NAFTA has Harmed Mexico Much More Than a Wall Will Ever Do

FEBRUARY 14, 2017
by MARK WEISBROT


President Trump is unlikely to fulfill his dream of forcing Mexico to pay for his proposed wall along the United States’ southern border. If it is built, it would almost certainly be US taxpayers footing the bill, with some estimates as high as $50 billion. But it’s worth taking a step back to look at the economics of US-Mexican relations, to see how immigration from Mexico even became an issue in US politics that someone like Trump could try to use to his advantage.

NAFTA (the North American Free Trade Agreement) is a good starting point. While it has finally become more widely recognized that such misleadingly labelled “free trade” agreements have hurt millions of US workers, it is still common among both liberal and right-wing commentators to assume that NAFTA has been good for Mexico.
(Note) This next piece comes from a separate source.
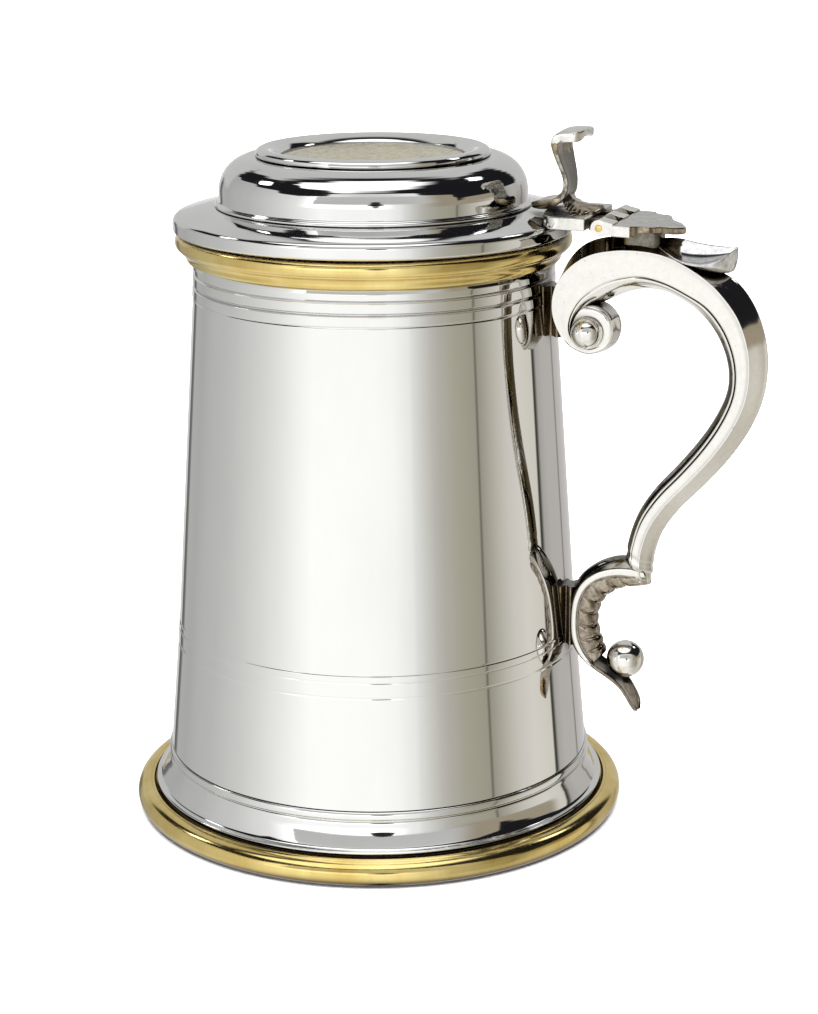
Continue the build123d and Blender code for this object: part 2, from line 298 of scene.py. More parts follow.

This assumption is forcefully contradicted by the facts.

If we look at the most basic measure of economic progress, the growth of GDP, or income, per person, Mexico ranks fifteenth out of 20 Latin American countries since it joined NAFTA in 1994. Other measures show an even sadder picture. According to Mexico’s latest national statistics, the poverty rate in 2014 was 55.1 percent ― actually higher than the 52.4 rate in 1994.

. . .

Why did Mexico fare so poorly under NAFTA? We must understand that NAFTA was a continuation of policies that began in the 1980s, under pressure from Washington and the International Monetary Fund, when Mexico was particularly vulnerable during a debt crisis and world recession. These policies included the deregulation and liberalization of manufacturing, foreign investment and ownership (70 percent of Mexico’s banking system is now foreign owned). Mexico also moved away from the pro-development policies of the previous decades toward a new, neoliberal prescription that tied Mexico ever more closely to its northern neighbor and its questionable ideas about economic development.